OPEC eventually cutback production by 20%. Lifting the embargo became America’s top issue for the next five months. Before 1973, Americans had not been aware of their growing dependence on foreign oil. Nixon requested a voluntarily end to gasoline sales on Saturday nights and Sundays, and over 90% of gas station owners complied. This resulted in lines on weekdays, but they were far more mild than what would happen in 1979.
Today’s anniversary also notes the beginning of a recession which would last until March of 1975. GDP fell 3.2% and unemployment hit 9%. In addition to energy security, the author also provides an overview of economic policies in the 1970s, beginning with Nixon’s imposition of across the board price controls in August of 1971.
At the same time he took the nation off the Gold Standard and allowed the dollar to float. This caused the price of wheat to rise by 300% for the OPEC nations. They had been in a mood to retaliate for two years when the Yom Kippur War gave them an opportunity.
This first “oil shock” lasted until March of 1974 when Israel agreed to pull back from the Sinai and the Golan Heights. The embargo and production cutback ended, but as Merrill demonstrates, energy would never again be cheap. Some European nations and Japan reacted to the embargo by trying to disassociate themselves from America’s Middle East policy, and they would refused to sell military equipment to Israel.
This was considered a shinning moment for the OPEC nations. They were then viewed as dominant powers in world politics, and their actions received huge press coverage. The goal of the 1973 legislation at the focal point of this book was to free America from all oil imports by 1980. At that time, the U.S. was importing 36% of the petroleum it used, but today it is 57%.
The energy outlook in the United States remained bleak throughout 1974. In December of that year, Nixon announced that because of the crisis, the White House Christmas tree would not be lighted. Nixon’s 1973 legislation instituted gasoline price controls, but President Gerald Ford moved to rescind them as well as price controls on natural gas. The low market price of natural gas was discouraging a search for new reserves, but the controls remained in effect despite Ford’s repeated requests to Congress.
Jimmy Carter reinstated all energy price controls during his first week in office, and they remained in effect until April of 1979 when he ordered a phased deregulation. This schedule was far too slow to satisfy Congressional Republicans. Carter said energy security was his top priority. He devoted more speeches to the topic than any other subject, and called the oil crisis the “moral equivalent of war” (MEOW).
Older Americans remember having to wait in long lines to get gas, and it was only available on certain days. The rationing was based on Social Security numbers, or on “odd” and “even” license plates. The 1979 crisis happened in the wake of the Iranian Revolution when oil production in that nation nearly stopped, and a year later Iraq’s oil production was severely cut as well. The Carter administration responded by ordering oil companies to stop refining gasoline in the summer of 1979 and to instead refine home heating oil for a coming winter.

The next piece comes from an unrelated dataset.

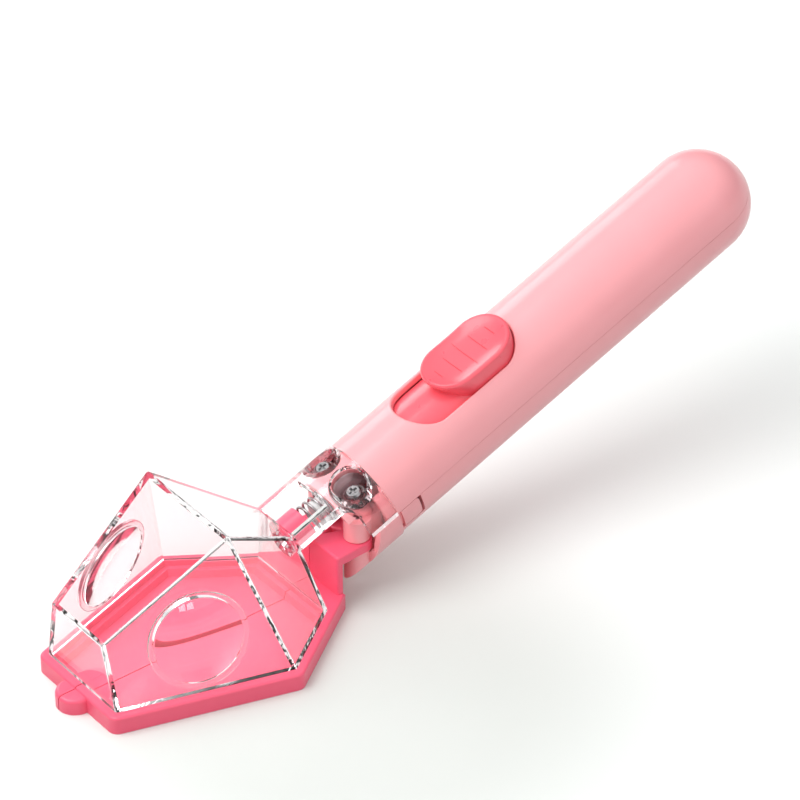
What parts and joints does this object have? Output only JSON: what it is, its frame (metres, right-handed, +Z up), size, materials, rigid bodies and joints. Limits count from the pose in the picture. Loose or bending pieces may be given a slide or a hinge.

In a public relations fiasco for the U.S. Congress, it was revealed that the House and Senate had their own gas station with no lines, and the price was well below the national average. This was one of many factors that contributed to the 1980 GOP landslide. Ronald Reagan abolished price controls by executive order. This action was also taken during Reagan’s first week in office, and the order said:

All crude oil and refined petroleum products are exempted from the price and allocation controls adopted pursuant to the Emergency Petroleum Allocation Act of 1973, as amended.

The New York Times predicted Reagan’s order would result in skyrocketing gasoline prices but they actually fell and gas lines disappeared. The author also discusses the fate of the American automobile industry. In the 1970s it was not prepared for the sudden rise in fuel prices, and its production lives were slow in shifting away from large, gas guzzling cars. The energy crisis proved to be a tremendous bonanza for Japanese imports.

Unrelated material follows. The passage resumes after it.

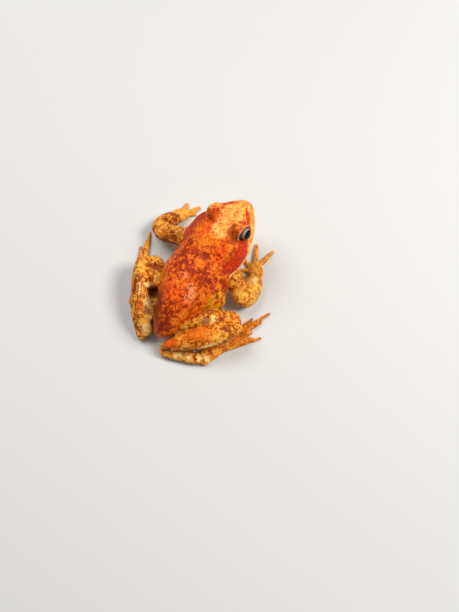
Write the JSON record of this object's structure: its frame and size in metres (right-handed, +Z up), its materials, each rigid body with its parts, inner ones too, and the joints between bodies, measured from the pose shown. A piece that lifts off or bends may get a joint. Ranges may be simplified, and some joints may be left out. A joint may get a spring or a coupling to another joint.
{
  "type": "common frog",
  "caption": "Still, life-size common frog sitting on its belly, hind legs folded along its sides, arms out, fingers and toes spread, head raised and turned a little.",
  "frame": {"origin": "middle of the belly's resting patch, on the floor", "axes": "the frog faces -Y, its left side is +X, up is +Z"},
  "size_m": [0.0605, 0.0617, 0.0292],
  "materials": {
    "back_skin": "moist orange-red skin with fine dark specks and granules",
    "head_skin": "moist tan-orange skin with a dark red-brown mask behind the eye",
    "throat_skin": "moist cream to yellow skin, mottled with orange",
    "leg_skin": "moist orange skin with dark red-brown bars and cream blotches",
    "arm_skin": "moist golden-orange skin with dark red-brown bars",
    "eye": "wet, very glossy dark eye with a gold-flecked iris",
    "eardrum": "thin smooth dark red-brown skin"
  },
  "bodies": {
    "root": {"ear_left": "eardrum", "ear_right": "eardrum", "eye_left": "eye", "eye_right": "eye", "foot_left": "leg_skin", "foot_right": "leg_skin", "forearm_left": "arm_skin", "forearm_right": "arm_skin", "hand_left": "arm_skin", "hand_right": "arm_skin", "head": "head_skin", "lower_jaw": "throat_skin", "shank_left": "leg_skin", "shank_right": "leg_skin", "tarsus_left": "leg_skin", "tarsus_right": "leg_skin", "thigh_left": "leg_skin", "thigh_right": "leg_skin", "trunk": "back_skin", "upper_arm_left": "arm_skin", "upper_arm_right": "arm_skin"}
  },
  "joints": []
}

In 1975 the corporate average fuel economy (CAFE) standard was created. There would be no more station wagons, but a loophole was found for SUV’s and trucks. Congress in the 1970s enacted a 55 mph speed limit, daylight savings time was issued year round, the national oil stockpile was created, and the Energy Department became a cabinet office.
Additional changes included a mandate from the Carter administration that temperatures in homes and public buildings be kept at 65 degrees. Carter also issued an Executive Order directing the private sector not to lower air conditioning below 78 degrees in the summer nor to raise heat above 66 degrees in the winter. His order was largely ignored. Carter also proposed “inducements” to encourage industrial America to switch from oil and natural gas to coal. Conservationists now routinely denounce coal.
Historians now regard 1973 as the most pivotal year in energy history. Prior to that time there had been an abundance of cheap energy, but afterwards, Americans experienced electricity brown outs and rapidly rising prices for gasoline and other consumer goods.
Though they were well intentioned, price controls and the allocation system can now be seen as a failure. They made the problem worse. For the first time there were long lines at gas stations and then no gasoline was available. After the oil price collapse of the mid-1980’s, American oil production fell, and the share of imports rose. Now our negative trade balance in energy runs well over $1 billion a day, a sum much greater than the trade deficit with China or the costs of the wars in Iraq and Afghanistan.
I would recommend this book but it is too brief and the author needed a concluding chapter on the lessons learned from the crisis and policy recommendations for the future.